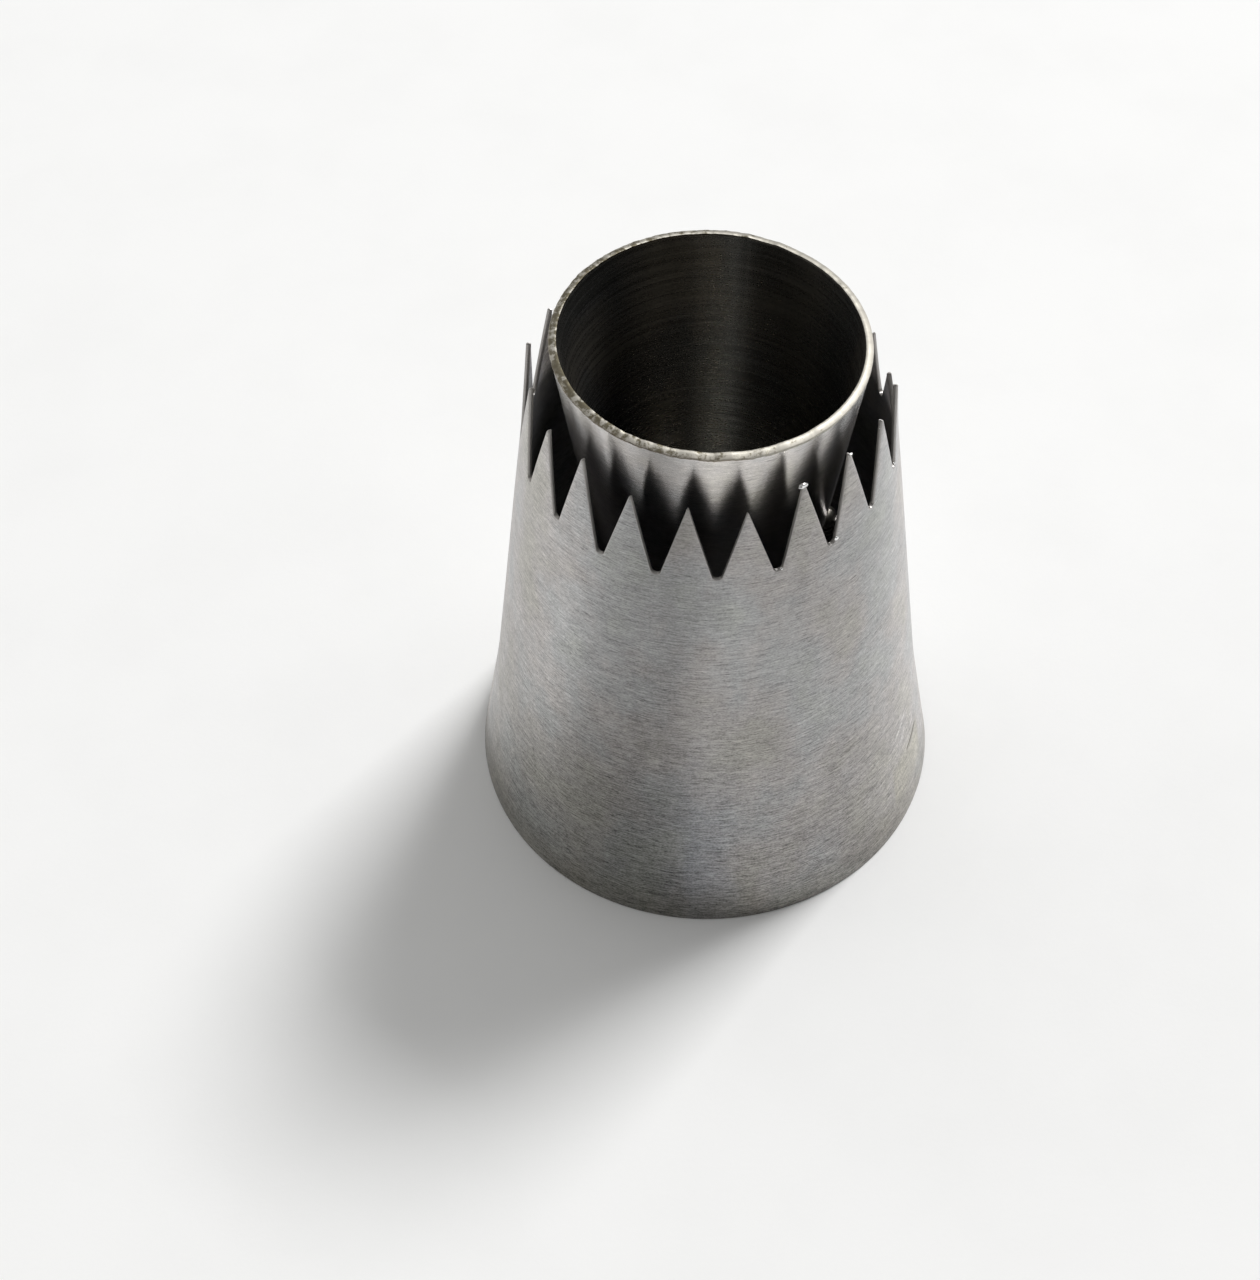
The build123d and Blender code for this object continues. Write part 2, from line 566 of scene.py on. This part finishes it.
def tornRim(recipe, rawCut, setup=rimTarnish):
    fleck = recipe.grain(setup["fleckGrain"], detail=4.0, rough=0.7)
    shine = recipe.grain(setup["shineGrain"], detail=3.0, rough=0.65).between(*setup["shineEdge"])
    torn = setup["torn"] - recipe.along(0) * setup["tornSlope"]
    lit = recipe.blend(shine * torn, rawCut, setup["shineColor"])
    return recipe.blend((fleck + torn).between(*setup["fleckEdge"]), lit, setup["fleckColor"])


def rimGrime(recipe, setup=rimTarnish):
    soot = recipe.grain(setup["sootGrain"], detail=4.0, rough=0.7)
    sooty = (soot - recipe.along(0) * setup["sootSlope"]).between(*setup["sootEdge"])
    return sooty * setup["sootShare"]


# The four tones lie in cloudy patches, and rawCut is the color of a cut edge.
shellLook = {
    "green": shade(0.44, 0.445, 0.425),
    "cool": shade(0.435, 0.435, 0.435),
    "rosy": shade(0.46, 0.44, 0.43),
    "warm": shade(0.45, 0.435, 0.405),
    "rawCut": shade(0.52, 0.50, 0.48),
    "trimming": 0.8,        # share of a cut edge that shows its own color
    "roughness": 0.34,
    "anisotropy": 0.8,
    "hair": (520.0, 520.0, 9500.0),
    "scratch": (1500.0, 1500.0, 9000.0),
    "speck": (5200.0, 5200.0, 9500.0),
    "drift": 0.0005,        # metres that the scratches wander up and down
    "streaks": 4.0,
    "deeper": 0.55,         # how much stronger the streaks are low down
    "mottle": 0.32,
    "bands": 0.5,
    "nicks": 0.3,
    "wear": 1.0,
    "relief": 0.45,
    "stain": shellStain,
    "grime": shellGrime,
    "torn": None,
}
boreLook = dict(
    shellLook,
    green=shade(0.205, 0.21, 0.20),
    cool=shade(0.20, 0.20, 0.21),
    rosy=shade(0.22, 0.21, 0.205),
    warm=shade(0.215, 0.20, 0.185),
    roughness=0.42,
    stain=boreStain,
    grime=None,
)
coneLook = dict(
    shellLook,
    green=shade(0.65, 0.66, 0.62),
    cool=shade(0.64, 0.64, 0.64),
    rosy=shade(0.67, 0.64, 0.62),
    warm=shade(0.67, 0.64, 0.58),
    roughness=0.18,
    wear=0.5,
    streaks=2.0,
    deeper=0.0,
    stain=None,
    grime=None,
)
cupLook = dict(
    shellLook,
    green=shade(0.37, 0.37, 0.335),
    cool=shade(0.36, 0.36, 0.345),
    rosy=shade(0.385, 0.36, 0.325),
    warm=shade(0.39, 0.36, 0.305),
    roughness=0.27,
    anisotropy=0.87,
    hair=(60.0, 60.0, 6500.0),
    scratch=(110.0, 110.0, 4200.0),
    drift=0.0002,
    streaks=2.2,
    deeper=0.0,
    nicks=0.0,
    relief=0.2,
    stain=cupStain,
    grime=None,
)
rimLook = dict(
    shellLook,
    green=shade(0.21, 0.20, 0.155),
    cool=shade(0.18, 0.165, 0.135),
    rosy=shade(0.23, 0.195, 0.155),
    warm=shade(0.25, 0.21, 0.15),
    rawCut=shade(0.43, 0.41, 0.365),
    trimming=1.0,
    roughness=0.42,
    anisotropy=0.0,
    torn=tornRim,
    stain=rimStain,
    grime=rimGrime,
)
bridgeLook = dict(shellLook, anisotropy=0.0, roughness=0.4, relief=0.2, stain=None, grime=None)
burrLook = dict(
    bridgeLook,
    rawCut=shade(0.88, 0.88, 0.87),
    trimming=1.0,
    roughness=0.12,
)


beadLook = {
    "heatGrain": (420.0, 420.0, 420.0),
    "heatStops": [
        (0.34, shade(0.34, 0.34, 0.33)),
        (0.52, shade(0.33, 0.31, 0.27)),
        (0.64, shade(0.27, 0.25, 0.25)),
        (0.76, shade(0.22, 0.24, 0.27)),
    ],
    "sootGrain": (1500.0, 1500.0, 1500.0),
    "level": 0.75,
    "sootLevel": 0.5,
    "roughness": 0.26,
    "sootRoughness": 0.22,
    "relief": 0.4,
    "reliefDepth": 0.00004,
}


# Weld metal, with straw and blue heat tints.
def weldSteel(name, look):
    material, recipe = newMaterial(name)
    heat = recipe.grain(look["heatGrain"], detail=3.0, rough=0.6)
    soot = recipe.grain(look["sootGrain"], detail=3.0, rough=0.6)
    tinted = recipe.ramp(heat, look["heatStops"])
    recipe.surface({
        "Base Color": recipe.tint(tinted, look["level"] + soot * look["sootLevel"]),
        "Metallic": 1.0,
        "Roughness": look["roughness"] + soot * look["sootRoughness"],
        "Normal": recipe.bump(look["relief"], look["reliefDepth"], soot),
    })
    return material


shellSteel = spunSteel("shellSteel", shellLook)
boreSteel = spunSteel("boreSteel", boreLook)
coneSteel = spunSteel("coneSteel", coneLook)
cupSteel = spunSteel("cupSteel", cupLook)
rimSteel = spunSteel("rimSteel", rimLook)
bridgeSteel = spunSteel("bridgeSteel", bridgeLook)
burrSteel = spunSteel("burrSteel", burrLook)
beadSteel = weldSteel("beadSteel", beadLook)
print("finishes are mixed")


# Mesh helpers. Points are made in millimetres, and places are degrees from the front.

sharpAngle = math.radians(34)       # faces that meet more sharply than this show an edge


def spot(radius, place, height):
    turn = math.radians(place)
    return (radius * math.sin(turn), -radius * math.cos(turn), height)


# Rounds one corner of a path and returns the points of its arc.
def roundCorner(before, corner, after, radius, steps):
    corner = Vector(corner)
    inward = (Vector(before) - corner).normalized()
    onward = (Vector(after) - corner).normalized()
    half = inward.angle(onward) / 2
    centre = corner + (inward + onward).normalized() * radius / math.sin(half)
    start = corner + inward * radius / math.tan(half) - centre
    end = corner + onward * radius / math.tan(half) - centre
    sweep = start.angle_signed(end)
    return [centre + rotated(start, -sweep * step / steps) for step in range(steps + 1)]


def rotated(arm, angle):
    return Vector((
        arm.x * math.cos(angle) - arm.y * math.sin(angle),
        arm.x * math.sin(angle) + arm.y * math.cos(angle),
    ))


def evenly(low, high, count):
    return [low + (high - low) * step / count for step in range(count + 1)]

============

Reproduce each line of the material above precisely.

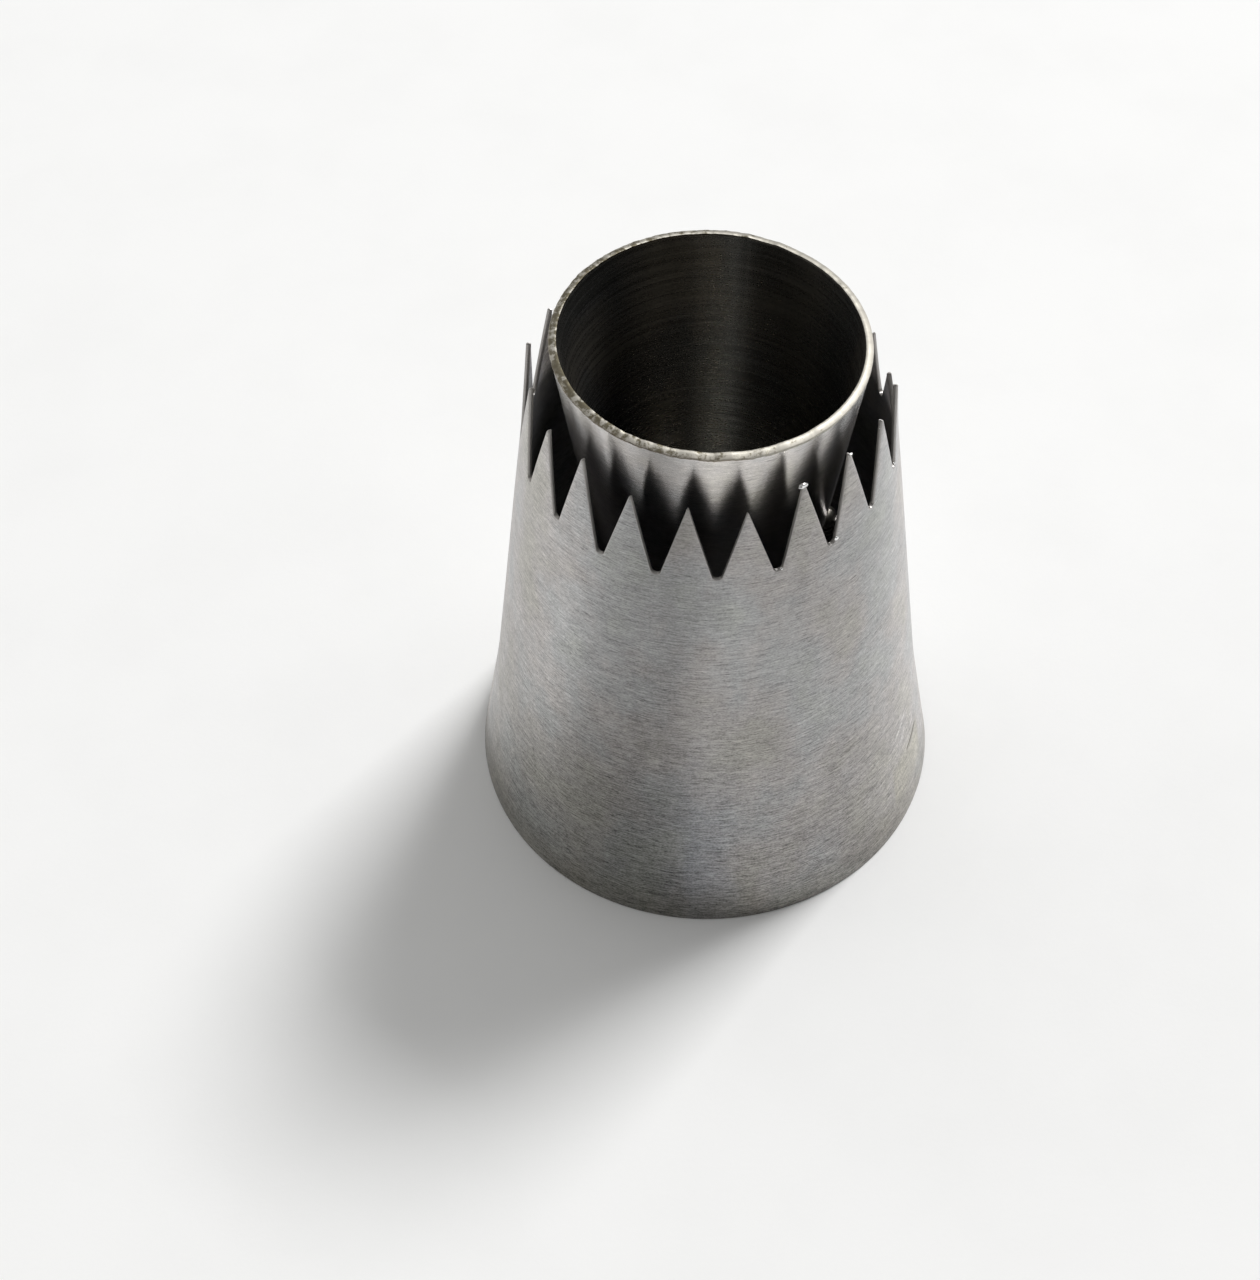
The build123d and Blender code for this object continues. Write part 2, from line 566 of scene.py on. This part finishes it.
def tornRim(recipe, rawCut, setup=rimTarnish):
    fleck = recipe.grain(setup["fleckGrain"], detail=4.0, rough=0.7)
    shine = recipe.grain(setup["shineGrain"], detail=3.0, rough=0.65).between(*setup["shineEdge"])
    torn = setup["torn"] - recipe.along(0) * setup["tornSlope"]
    lit = recipe.blend(shine * torn, rawCut, setup["shineColor"])
    return recipe.blend((fleck + torn).between(*setup["fleckEdge"]), lit, setup["fleckColor"])


def rimGrime(recipe, setup=rimTarnish):
    soot = recipe.grain(setup["sootGrain"], detail=4.0, rough=0.7)
    sooty = (soot - recipe.along(0) * setup["sootSlope"]).between(*setup["sootEdge"])
    return sooty * setup["sootShare"]


# The four tones lie in cloudy patches, and rawCut is the color of a cut edge.
shellLook = {
    "green": shade(0.44, 0.445, 0.425),
    "cool": shade(0.435, 0.435, 0.435),
    "rosy": shade(0.46, 0.44, 0.43),
    "warm": shade(0.45, 0.435, 0.405),
    "rawCut": shade(0.52, 0.50, 0.48),
    "trimming": 0.8,        # share of a cut edge that shows its own color
    "roughness": 0.34,
    "anisotropy": 0.8,
    "hair": (520.0, 520.0, 9500.0),
    "scratch": (1500.0, 1500.0, 9000.0),
    "speck": (5200.0, 5200.0, 9500.0),
    "drift": 0.0005,        # metres that the scratches wander up and down
    "streaks": 4.0,
    "deeper": 0.55,         # how much stronger the streaks are low down
    "mottle": 0.32,
    "bands": 0.5,
    "nicks": 0.3,
    "wear": 1.0,
    "relief": 0.45,
    "stain": shellStain,
    "grime": shellGrime,
    "torn": None,
}
boreLook = dict(
    shellLook,
    green=shade(0.205, 0.21, 0.20),
    cool=shade(0.20, 0.20, 0.21),
    rosy=shade(0.22, 0.21, 0.205),
    warm=shade(0.215, 0.20, 0.185),
    roughness=0.42,
    stain=boreStain,
    grime=None,
)
coneLook = dict(
    shellLook,
    green=shade(0.65, 0.66, 0.62),
    cool=shade(0.64, 0.64, 0.64),
    rosy=shade(0.67, 0.64, 0.62),
    warm=shade(0.67, 0.64, 0.58),
    roughness=0.18,
    wear=0.5,
    streaks=2.0,
    deeper=0.0,
    stain=None,
    grime=None,
)
cupLook = dict(
    shellLook,
    green=shade(0.37, 0.37, 0.335),
    cool=shade(0.36, 0.36, 0.345),
    rosy=shade(0.385, 0.36, 0.325),
    warm=shade(0.39, 0.36, 0.305),
    roughness=0.27,
    anisotropy=0.87,
    hair=(60.0, 60.0, 6500.0),
    scratch=(110.0, 110.0, 4200.0),
    drift=0.0002,
    streaks=2.2,
    deeper=0.0,
    nicks=0.0,
    relief=0.2,
    stain=cupStain,
    grime=None,
)
rimLook = dict(
    shellLook,
    green=shade(0.21, 0.20, 0.155),
    cool=shade(0.18, 0.165, 0.135),
    rosy=shade(0.23, 0.195, 0.155),
    warm=shade(0.25, 0.21, 0.15),
    rawCut=shade(0.43, 0.41, 0.365),
    trimming=1.0,
    roughness=0.42,
    anisotropy=0.0,
    torn=tornRim,
    stain=rimStain,
    grime=rimGrime,
)
bridgeLook = dict(shellLook, anisotropy=0.0, roughness=0.4, relief=0.2, stain=None, grime=None)
burrLook = dict(
    bridgeLook,
    rawCut=shade(0.88, 0.88, 0.87),
    trimming=1.0,
    roughness=0.12,
)


beadLook = {
    "heatGrain": (420.0, 420.0, 420.0),
    "heatStops": [
        (0.34, shade(0.34, 0.34, 0.33)),
        (0.52, shade(0.33, 0.31, 0.27)),
        (0.64, shade(0.27, 0.25, 0.25)),
        (0.76, shade(0.22, 0.24, 0.27)),
    ],
    "sootGrain": (1500.0, 1500.0, 1500.0),
    "level": 0.75,
    "sootLevel": 0.5,
    "roughness": 0.26,
    "sootRoughness": 0.22,
    "relief": 0.4,
    "reliefDepth": 0.00004,
}


# Weld metal, with straw and blue heat tints.
def weldSteel(name, look):
    material, recipe = newMaterial(name)
    heat = recipe.grain(look["heatGrain"], detail=3.0, rough=0.6)
    soot = recipe.grain(look["sootGrain"], detail=3.0, rough=0.6)
    tinted = recipe.ramp(heat, look["heatStops"])
    recipe.surface({
        "Base Color": recipe.tint(tinted, look["level"] + soot * look["sootLevel"]),
        "Metallic": 1.0,
        "Roughness": look["roughness"] + soot * look["sootRoughness"],
        "Normal": recipe.bump(look["relief"], look["reliefDepth"], soot),
    })
    return material


shellSteel = spunSteel("shellSteel", shellLook)
boreSteel = spunSteel("boreSteel", boreLook)
coneSteel = spunSteel("coneSteel", coneLook)
cupSteel = spunSteel("cupSteel", cupLook)
rimSteel = spunSteel("rimSteel", rimLook)
bridgeSteel = spunSteel("bridgeSteel", bridgeLook)
burrSteel = spunSteel("burrSteel", burrLook)
beadSteel = weldSteel("beadSteel", beadLook)
print("finishes are mixed")


# Mesh helpers. Points are made in millimetres, and places are degrees from the front.

sharpAngle = math.radians(34)       # faces that meet more sharply than this show an edge


def spot(radius, place, height):
    turn = math.radians(place)
    return (radius * math.sin(turn), -radius * math.cos(turn), height)


# Rounds one corner of a path and returns the points of its arc.
def roundCorner(before, corner, after, radius, steps):
    corner = Vector(corner)
    inward = (Vector(before) - corner).normalized()
    onward = (Vector(after) - corner).normalized()
    half = inward.angle(onward) / 2
    centre = corner + (inward + onward).normalized() * radius / math.sin(half)
    start = corner + inward * radius / math.tan(half) - centre
    end = corner + onward * radius / math.tan(half) - centre
    sweep = start.angle_signed(end)
    return [centre + rotated(start, -sweep * step / steps) for step in range(steps + 1)]


def rotated(arm, angle):
    return Vector((
        arm.x * math.cos(angle) - arm.y * math.sin(angle),
        arm.x * math.sin(angle) + arm.y * math.cos(angle),
    ))


def evenly(low, high, count):
    return [low + (high - low) * step / count for step in range(count + 1)]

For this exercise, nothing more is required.